### To be done
Lines containing the string "joints" are to be collected in full.
## Begin
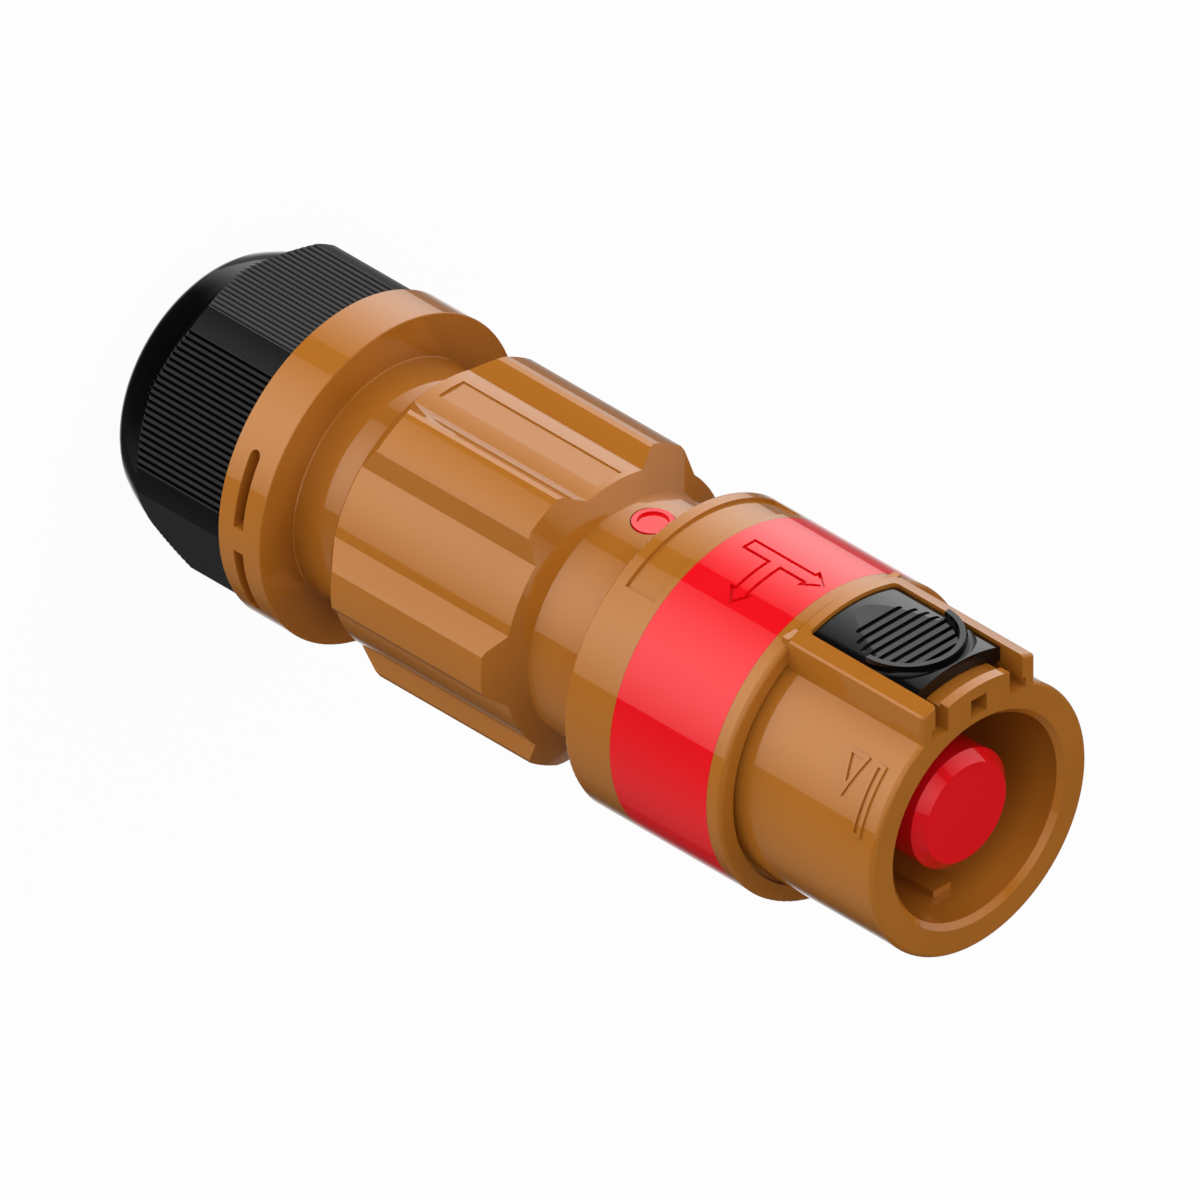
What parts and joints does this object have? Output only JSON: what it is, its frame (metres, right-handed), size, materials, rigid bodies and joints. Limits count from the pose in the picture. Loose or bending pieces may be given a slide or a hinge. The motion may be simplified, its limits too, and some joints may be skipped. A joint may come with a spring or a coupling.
{
  "type": "single pole cam lock connector",
  "caption": "Round power connector for a cable: moulded shells, ridged grip, gland nut, colour band, thumb lock slide and a capped contact in the mouth.",
  "frame": {"origin": "centre of the gland nut's end face, where the cable enters", "axes": "+Z along the connector from the cable end to the mouth, -Y towards the lock slide"},
  "size_m": [0.0662, 0.0662, 0.198],
  "materials": {
    "shell_plastic": "semi-gloss moulded",
    "signal_red": "semi-gloss moulded",
    "gland_plastic": "satin moulded",
    "slide_plastic": "semi-gloss moulded",
    "natural_nylon": "moulded",
    "seal_rubber": "moulded",
    "contact_copper": "turned",
    "louvre_alloy": "stamped",
    "insert_brass": "turned",
    "screw_steel": "blackened"
  },
  "bodies": {
    "nut": {"gland_nut": "gland_plastic"},
    "slip_ring": {"gland_slip_ring": "natural_nylon"},
    "housing": {"front_shell": "shell_plastic", "back_shell": "shell_plastic", "coding_band": "signal_red", "contact_cap": "signal_red", "screw_plug": "signal_red", "gland_claw": "gland_plastic", "gland_seal": "seal_rubber", "contact_seal": "seal_rubber", "shell_seal": "seal_rubber", "detent_spring": "screw_steel", "contact_pin": "contact_copper", "contact_band": "louvre_alloy", "contact_key": "natural_nylon", "contact_retainer": "screw_steel", "clamp_screws": "screw_steel", "lock_screw": "screw_steel", "thread_insert": "insert_brass"},
    "slide": {"lock_slide": "slide_plastic", "latch_bolt": "screw_steel"}
  },
  "joints": [
    {"name": "gland_screw", "type": "hinge", "parent": "nut", "child": "slip_ring", "pos_m": [0, 0, 0.0355], "axis": [0, 0, 1], "range_deg": [0, 3240]},
    {"name": "gland_lift", "type": "slide", "parent": "slip_ring", "child": "housing", "axis": [0, 0, 1], "range_m": [0, 0.0136]},
    {"name": "lock_slide", "type": "slide", "parent": "housing", "child": "slide", "axis": [0, 0, 1], "range_m": [0, 0.003]}
  ],
  "couplings": [
    {"joint": "gland_lift", "follows": "gland_screw", "m_per_rad": 0.00023873}
  ]
}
## End
### Result
What parts and joints does this object have? Output only JSON: what it is, its frame (metres, right-handed), size, materials, rigid bodies and joints. Limits count from the pose in the picture. Loose or bending pieces may be given a slide or a hinge. The motion may be simplified, its limits too, and some joints may be skipped. A joint may come with a spring or a coupling.
  "joints": [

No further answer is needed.